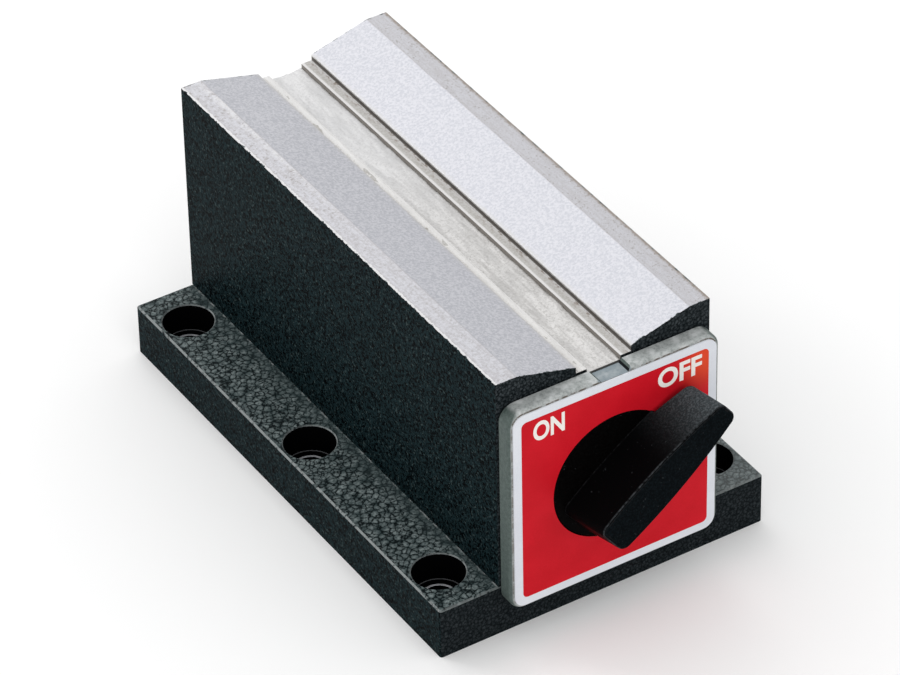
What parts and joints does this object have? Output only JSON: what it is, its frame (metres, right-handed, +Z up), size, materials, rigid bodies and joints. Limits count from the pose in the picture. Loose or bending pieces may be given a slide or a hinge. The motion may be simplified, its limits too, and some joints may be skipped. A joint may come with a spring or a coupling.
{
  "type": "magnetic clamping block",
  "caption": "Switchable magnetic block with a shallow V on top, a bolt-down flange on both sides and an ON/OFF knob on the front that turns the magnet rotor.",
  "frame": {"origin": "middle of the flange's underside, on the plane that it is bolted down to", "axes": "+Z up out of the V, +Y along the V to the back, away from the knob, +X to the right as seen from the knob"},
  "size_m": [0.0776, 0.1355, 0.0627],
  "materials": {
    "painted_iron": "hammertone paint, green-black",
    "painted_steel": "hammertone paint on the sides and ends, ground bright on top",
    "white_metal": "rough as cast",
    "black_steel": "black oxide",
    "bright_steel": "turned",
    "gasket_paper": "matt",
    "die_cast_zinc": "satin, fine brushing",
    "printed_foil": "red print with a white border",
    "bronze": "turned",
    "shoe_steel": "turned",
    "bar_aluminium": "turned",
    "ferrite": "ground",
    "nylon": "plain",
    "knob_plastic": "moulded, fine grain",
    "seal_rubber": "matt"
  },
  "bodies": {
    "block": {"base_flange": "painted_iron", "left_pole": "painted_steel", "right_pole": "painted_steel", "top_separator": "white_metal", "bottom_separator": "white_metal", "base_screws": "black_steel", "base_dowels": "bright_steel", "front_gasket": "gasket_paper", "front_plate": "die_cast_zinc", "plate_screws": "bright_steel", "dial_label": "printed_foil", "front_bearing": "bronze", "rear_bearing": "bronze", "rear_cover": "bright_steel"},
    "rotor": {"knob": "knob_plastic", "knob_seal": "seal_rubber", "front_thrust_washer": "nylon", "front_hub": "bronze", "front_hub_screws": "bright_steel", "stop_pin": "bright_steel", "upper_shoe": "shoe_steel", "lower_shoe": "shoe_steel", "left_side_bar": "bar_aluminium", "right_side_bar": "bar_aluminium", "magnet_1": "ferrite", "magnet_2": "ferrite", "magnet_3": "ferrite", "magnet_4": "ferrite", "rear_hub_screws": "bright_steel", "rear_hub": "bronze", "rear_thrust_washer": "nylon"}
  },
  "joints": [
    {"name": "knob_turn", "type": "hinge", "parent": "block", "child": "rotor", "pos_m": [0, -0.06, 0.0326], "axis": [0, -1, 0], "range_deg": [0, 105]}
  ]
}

[Given task] Make an exact copy of the listing, including every line.

[Exercise output]
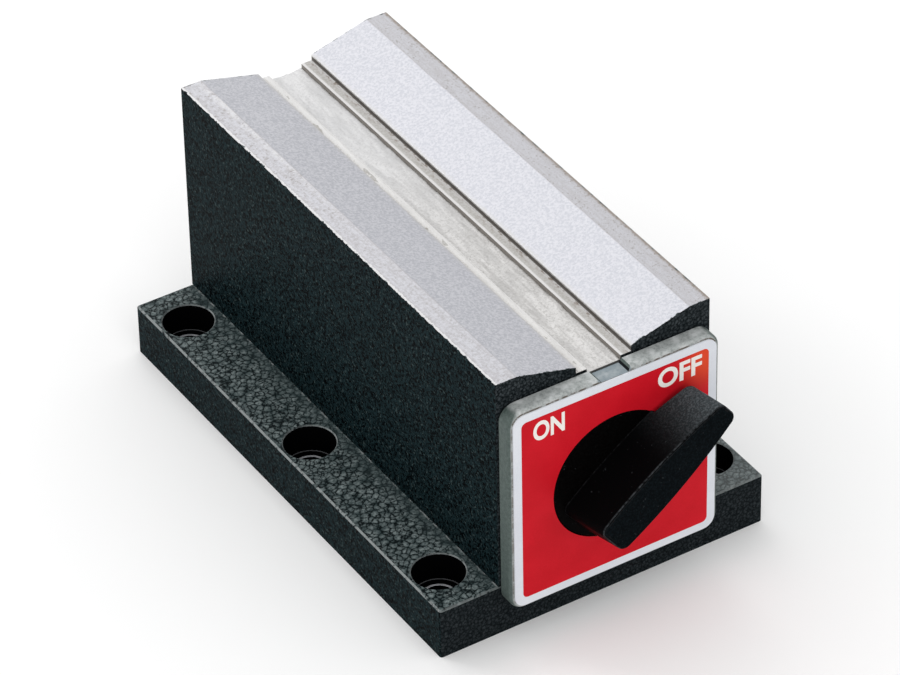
What parts and joints does this object have? Output only JSON: what it is, its frame (metres, right-handed, +Z up), size, materials, rigid bodies and joints. Limits count from the pose in the picture. Loose or bending pieces may be given a slide or a hinge. The motion may be simplified, its limits too, and some joints may be skipped. A joint may come with a spring or a coupling.
{
  "type": "magnetic clamping block",
  "caption": "Switchable magnetic block with a shallow V on top, a bolt-down flange on both sides and an ON/OFF knob on the front that turns the magnet rotor.",
  "frame": {"origin": "middle of the flange's underside, on the plane that it is bolted down to", "axes": "+Z up out of the V, +Y along the V to the back, away from the knob, +X to the right as seen from the knob"},
  "size_m": [0.0776, 0.1355, 0.0627],
  "materials": {
    "painted_iron": "hammertone paint, green-black",
    "painted_steel": "hammertone paint on the sides and ends, ground bright on top",
    "white_metal": "rough as cast",
    "black_steel": "black oxide",
    "bright_steel": "turned",
    "gasket_paper": "matt",
    "die_cast_zinc": "satin, fine brushing",
    "printed_foil": "red print with a white border",
    "bronze": "turned",
    "shoe_steel": "turned",
    "bar_aluminium": "turned",
    "ferrite": "ground",
    "nylon": "plain",
    "knob_plastic": "moulded, fine grain",
    "seal_rubber": "matt"
  },
  "bodies": {
    "block": {"base_flange": "painted_iron", "left_pole": "painted_steel", "right_pole": "painted_steel", "top_separator": "white_metal", "bottom_separator": "white_metal", "base_screws": "black_steel", "base_dowels": "bright_steel", "front_gasket": "gasket_paper", "front_plate": "die_cast_zinc", "plate_screws": "bright_steel", "dial_label": "printed_foil", "front_bearing": "bronze", "rear_bearing": "bronze", "rear_cover": "bright_steel"},
    "rotor": {"knob": "knob_plastic", "knob_seal": "seal_rubber", "front_thrust_washer": "nylon", "front_hub": "bronze", "front_hub_screws": "bright_steel", "stop_pin": "bright_steel", "upper_shoe": "shoe_steel", "lower_shoe": "shoe_steel", "left_side_bar": "bar_aluminium", "right_side_bar": "bar_aluminium", "magnet_1": "ferrite", "magnet_2": "ferrite", "magnet_3": "ferrite", "magnet_4": "ferrite", "rear_hub_screws": "bright_steel", "rear_hub": "bronze", "rear_thrust_washer": "nylon"}
  },
  "joints": [
    {"name": "knob_turn", "type": "hinge", "parent": "block", "child": "rotor", "pos_m": [0, -0.06, 0.0326], "axis": [0, -1, 0], "range_deg": [0, 105]}
  ]
}